A report by the Institute for Fiscal Studies last year found “strong evidence” for labour hoarding, especially in businesses with fewer than 50 employees, where the relative costs of hiring and firing are particularly high.
There is a play off between the benefits that capitalists reap from making workers flexible and from securing a relatively stable and permanent workforce.
This is why issues such as zero-hours and temporary working affect a minority of workers in Britain.
Even where zero-hours contracts are used, they do not always reflect the casualisation of previously stable long-term or full-time jobs. About one fifth are among full-time students, who often have to combine casual work with studying.
Not all those working part time on zero-hours contracts consider themselves under-employed. According to the Labour Force Survey, only about a third wanted more hours, and, when CIPD conducted a survey of workers on the contracts, it found that about half were satisfied with not having a minimum number of hours.
None of these qualifications mean we accept Labour’s feeble pledge to end zero-hours contracts only in certain “abusive” cases and only after a year of employment.
All workers should have the right to opt for a contract securing a minimum number of hours if they want it, and from day one of their employment.
Achieving this goal requires struggle – and we should fight over these issues. While socialists ultimately want to overthrow work in its current form, we are far from indifferent to the nature of work in the here and now.
By far the most effective way to challenge zero-hours contracts is through collective action in the workplace. This can mean workers striking to block their introduction, as the action at Hovis in Wigan did last year.
But there are lots of workplaces where zero-hours contracts are already in use among a minority of employees. They are used to some extent by about one in six businesses – and more than half of large businesses with 250 or more workers.
The widespread use of these contracts is double-edged. On the one hand, it can lead to feelings of insecurity, fears that such arrangements will be generalised across the workforce. This is compounded by the intensification of work and relatively low level of struggle in recent years.
If bosses can push workers around easily within the workplace, it can help create a perception that they can also push them out of the door.
On the other hand, it can also lay the basis for struggles involving both those already affected by zero-hours contracts and those who are not, in order to force employers to offer guaranteed hours of work to the whole workforce.
The areas where zero-hours contracts are most concentrated are “accommodation and food” and “admin and public services”, with the latter including agency staff who, in practice, actually work in a range of other sectors.

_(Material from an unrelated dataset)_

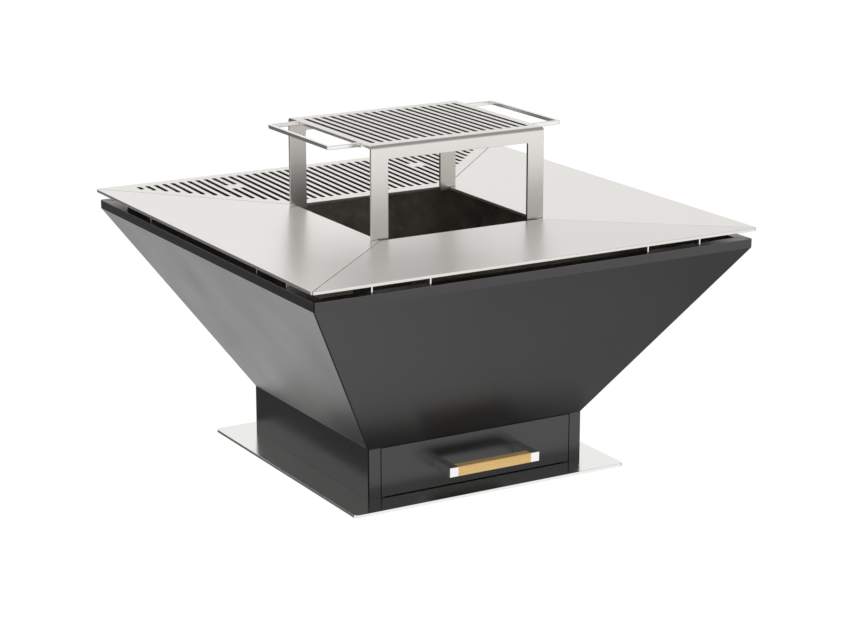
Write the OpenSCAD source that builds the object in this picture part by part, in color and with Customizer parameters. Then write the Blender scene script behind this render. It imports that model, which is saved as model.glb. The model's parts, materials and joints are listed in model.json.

There are also large numbers in “health and social work” and “transport, arts, other” (over 10 percent of workers), and quite a few in “education” (around 5 percent). Some of these areas have seen struggles in recent years, and in some cases there is a level of union organisation.
Of course, zero-hours contracts are not the only form of casualisation. But the argument holds more generally.
For instance, universities have been condemned for using fixed-term contracts and hourly-paid employment. The figures here are astonishing.
According to CIPD, where educational institutions use fixed-term contracts, they apply to an average of a fifth of the workforce. But these institutions are sites in which a mass of workers have been drawn together and subjected to conditions in which many have joined unions and fought in recent years.
Union leaders have rightly been critical of Miliband for not going further on zero-hours contracts. Socialists need to translate this sentiment into action on the ground.
While not all those affected by this problem will be in the strongest position to fight, enough organised and powerful groups of workers are in workplaces where zero-hours is an issue – and that seems like an excellent place to start.